Journalism and broadcast career

Her early career included stints working for radio and newspapers in Nelson, Greymouth and Gisborne, before moving to Radio New Zealand in Wellington and starting on the Checkpoint Programme. In 1993 she became the host of the daily morning Nine to Noon programme. Notable interviews from this time included the Dalai Lama, Nelson Mandela, Jeffrey Archer, and Monica Lewinsky.

In 2003 Hill's confrontational interview with John Pilger became infamous in New Zealand. Pilger complained that Hill had not researched him before the interview, saying "You waste my time because you have not prepared for this interview, as any journalist does, and I've done many interviews. The one thing is to prepare for them and this interview, frankly, is a disgrace." Hill, who had commenced the interview by proposing that the Iraq war was "a just war", eventually threw Pilger's book at him. [1]

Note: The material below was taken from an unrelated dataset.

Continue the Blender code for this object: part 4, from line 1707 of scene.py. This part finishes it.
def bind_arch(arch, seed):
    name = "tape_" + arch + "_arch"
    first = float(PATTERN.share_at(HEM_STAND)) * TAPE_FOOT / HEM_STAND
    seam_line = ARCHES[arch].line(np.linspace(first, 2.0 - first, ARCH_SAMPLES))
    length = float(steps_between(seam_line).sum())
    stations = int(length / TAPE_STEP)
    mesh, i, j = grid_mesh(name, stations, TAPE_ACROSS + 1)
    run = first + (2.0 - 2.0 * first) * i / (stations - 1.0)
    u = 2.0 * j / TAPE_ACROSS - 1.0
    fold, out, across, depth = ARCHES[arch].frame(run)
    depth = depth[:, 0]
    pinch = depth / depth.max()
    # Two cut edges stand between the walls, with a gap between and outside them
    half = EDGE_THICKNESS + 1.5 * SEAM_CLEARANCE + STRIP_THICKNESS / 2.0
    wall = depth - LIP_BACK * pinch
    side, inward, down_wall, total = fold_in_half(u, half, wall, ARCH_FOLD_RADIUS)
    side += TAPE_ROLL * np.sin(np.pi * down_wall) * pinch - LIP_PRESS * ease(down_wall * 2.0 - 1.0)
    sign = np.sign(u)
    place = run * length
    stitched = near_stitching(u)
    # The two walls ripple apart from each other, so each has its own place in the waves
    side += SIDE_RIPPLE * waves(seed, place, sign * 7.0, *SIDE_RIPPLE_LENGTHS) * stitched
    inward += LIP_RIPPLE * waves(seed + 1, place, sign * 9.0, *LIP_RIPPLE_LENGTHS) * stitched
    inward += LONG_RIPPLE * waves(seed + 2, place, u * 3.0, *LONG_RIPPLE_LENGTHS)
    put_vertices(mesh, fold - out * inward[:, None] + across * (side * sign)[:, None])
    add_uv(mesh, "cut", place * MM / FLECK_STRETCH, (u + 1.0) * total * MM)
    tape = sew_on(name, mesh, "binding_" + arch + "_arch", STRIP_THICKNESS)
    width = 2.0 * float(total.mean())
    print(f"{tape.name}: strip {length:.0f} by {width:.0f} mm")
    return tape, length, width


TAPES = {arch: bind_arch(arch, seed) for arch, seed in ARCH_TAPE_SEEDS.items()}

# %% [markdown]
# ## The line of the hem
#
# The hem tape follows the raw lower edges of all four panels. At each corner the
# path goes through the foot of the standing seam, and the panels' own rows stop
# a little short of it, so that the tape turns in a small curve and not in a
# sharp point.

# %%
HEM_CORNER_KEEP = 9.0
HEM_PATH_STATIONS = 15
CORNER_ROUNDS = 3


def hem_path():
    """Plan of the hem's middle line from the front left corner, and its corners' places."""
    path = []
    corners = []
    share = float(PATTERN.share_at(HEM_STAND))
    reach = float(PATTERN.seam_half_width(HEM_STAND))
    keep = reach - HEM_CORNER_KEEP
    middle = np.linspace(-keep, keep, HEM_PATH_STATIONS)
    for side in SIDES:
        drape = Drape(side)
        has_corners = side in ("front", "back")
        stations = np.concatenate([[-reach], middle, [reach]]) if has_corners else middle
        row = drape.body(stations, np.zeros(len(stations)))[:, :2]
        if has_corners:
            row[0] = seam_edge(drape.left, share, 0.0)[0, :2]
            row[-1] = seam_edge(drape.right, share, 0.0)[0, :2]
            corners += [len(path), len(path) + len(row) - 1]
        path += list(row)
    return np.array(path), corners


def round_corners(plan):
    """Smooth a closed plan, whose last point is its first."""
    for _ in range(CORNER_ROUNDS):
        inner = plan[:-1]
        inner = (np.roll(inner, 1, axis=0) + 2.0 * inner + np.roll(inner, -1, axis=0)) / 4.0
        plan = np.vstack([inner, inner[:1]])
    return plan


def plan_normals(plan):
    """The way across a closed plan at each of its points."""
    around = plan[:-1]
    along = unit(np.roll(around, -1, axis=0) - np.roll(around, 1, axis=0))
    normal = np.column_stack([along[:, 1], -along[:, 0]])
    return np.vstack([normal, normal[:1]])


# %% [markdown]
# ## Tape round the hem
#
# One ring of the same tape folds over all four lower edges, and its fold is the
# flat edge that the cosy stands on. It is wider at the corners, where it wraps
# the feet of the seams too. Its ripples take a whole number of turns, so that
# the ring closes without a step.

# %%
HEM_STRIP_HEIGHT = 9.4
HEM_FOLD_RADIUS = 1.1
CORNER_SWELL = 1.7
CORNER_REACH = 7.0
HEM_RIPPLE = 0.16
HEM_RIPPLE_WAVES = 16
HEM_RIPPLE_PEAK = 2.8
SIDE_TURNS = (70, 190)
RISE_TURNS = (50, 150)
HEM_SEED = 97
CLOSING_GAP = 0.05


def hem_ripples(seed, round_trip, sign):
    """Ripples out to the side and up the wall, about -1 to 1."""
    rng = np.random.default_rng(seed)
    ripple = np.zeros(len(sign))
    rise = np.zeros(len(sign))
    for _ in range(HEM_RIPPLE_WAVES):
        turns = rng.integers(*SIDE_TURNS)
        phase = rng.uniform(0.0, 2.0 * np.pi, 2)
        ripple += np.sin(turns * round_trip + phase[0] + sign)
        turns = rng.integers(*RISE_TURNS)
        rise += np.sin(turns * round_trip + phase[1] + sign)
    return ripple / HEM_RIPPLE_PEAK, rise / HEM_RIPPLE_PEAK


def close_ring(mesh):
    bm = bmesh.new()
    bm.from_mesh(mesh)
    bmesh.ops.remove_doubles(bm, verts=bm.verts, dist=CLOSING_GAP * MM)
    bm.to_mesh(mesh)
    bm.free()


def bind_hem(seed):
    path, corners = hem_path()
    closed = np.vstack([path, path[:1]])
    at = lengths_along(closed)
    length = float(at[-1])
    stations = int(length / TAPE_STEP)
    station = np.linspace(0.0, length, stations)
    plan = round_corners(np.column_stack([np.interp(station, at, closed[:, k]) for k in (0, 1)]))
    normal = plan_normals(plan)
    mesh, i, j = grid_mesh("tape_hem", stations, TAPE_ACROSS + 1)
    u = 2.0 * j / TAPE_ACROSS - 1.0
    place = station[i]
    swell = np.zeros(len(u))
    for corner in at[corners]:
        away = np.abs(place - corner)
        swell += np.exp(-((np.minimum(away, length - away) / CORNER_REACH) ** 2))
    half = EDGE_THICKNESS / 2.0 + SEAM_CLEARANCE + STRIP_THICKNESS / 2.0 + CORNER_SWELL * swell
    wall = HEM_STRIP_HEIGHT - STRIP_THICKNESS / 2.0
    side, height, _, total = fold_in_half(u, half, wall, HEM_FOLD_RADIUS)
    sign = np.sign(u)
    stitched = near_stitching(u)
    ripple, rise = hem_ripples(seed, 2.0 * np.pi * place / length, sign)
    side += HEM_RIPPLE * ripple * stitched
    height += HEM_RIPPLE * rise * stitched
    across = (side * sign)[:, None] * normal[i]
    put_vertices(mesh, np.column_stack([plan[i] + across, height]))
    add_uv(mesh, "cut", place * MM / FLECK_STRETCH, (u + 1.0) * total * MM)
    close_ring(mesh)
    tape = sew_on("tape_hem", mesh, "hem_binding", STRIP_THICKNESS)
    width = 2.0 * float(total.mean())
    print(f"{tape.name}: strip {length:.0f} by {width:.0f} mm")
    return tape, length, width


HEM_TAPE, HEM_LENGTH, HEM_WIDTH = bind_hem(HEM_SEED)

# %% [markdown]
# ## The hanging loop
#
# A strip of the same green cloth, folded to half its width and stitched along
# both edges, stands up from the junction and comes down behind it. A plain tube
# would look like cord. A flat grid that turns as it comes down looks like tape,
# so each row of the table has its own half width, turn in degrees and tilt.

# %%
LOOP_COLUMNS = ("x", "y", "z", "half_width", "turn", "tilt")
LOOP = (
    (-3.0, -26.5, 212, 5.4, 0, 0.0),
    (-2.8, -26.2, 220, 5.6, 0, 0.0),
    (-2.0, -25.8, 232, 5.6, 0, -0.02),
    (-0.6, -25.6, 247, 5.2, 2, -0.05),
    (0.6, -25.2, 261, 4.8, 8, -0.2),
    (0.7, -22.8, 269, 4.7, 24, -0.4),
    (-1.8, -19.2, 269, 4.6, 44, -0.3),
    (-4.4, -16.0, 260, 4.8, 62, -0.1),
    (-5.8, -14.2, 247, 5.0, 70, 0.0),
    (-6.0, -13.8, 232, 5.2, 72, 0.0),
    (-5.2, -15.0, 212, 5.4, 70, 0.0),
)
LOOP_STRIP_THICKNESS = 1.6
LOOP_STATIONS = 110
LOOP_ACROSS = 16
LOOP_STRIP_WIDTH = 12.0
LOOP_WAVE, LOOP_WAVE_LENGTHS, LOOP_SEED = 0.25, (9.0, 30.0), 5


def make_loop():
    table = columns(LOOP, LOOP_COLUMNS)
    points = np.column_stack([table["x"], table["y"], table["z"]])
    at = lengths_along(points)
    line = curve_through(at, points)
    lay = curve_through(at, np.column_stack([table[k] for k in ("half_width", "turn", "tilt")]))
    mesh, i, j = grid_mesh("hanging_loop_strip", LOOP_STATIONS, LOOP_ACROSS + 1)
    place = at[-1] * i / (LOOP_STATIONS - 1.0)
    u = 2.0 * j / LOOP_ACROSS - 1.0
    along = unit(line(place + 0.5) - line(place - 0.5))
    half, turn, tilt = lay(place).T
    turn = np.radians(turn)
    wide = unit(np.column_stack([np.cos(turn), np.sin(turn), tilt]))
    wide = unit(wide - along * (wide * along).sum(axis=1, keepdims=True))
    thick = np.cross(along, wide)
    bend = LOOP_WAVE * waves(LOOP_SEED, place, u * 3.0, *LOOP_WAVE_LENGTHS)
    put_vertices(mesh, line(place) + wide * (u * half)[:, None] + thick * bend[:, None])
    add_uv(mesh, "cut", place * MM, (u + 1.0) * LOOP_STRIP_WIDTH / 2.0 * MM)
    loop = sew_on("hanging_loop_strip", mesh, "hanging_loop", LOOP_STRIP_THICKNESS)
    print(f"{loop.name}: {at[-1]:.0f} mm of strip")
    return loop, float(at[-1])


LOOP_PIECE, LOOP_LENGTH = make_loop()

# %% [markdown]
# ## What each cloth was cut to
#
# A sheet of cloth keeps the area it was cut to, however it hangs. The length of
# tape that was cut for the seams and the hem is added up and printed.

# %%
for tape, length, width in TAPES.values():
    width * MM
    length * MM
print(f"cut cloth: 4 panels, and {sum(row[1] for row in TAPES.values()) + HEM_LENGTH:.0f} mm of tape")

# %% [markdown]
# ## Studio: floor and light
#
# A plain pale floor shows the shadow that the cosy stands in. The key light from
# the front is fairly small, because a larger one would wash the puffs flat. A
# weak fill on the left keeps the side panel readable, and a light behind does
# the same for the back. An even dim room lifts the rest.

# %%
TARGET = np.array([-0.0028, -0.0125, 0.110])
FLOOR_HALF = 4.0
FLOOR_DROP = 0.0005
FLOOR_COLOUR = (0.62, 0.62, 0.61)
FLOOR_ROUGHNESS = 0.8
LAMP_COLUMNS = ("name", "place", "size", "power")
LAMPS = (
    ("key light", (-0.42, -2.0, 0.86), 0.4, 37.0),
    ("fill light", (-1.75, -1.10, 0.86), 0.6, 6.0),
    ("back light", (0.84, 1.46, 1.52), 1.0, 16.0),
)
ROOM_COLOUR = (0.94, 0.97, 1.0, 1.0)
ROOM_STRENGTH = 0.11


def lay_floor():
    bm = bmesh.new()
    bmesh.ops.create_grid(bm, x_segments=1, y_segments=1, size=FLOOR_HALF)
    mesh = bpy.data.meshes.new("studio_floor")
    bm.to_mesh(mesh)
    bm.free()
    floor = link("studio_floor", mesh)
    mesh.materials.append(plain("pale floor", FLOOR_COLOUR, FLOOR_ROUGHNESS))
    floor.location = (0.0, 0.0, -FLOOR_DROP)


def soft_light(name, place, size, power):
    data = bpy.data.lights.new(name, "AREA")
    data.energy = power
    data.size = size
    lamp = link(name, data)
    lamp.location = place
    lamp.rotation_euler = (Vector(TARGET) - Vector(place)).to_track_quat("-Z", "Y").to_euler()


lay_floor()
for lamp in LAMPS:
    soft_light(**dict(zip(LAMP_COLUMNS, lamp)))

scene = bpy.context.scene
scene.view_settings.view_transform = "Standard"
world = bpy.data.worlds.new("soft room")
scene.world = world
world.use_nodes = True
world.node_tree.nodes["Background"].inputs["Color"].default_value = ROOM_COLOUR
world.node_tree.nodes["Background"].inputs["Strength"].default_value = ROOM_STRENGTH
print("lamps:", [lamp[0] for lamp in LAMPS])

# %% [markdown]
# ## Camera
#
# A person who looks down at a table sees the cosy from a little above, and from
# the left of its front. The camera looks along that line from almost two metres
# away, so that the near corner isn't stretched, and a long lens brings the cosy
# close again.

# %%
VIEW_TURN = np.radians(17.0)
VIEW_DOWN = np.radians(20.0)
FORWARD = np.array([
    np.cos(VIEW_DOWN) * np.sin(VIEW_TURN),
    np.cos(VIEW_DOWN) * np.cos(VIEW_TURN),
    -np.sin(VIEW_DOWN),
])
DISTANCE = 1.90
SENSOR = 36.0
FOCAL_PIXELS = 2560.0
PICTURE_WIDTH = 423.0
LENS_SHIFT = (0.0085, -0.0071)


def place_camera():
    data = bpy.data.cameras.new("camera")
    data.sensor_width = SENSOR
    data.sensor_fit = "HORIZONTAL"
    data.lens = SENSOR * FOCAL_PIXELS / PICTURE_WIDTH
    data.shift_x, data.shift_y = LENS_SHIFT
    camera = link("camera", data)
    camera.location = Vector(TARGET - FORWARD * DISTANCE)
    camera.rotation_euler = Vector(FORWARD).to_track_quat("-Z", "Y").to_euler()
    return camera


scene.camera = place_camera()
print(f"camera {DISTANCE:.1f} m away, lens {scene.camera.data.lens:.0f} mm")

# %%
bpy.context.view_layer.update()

In April 2002 Hill began hosting the Saturday Morning programme. Since the 1990s she has also worked in television (on the consumer affairs show Fair Go, and Counterpoint both with TVNZ's TV ONE) and in 2003 she began hosting the interview programme 'Face to Face With Kim Hill', which is currently off the air.

In 2006, Hill chaired an event entitled 'Are Angels OK?' for physicists and writers to discuss their involvement in the book of the same name, an attempt to bring physics down to earth for the average reader and literature in sync with the ways bodies are truly in motion.[2]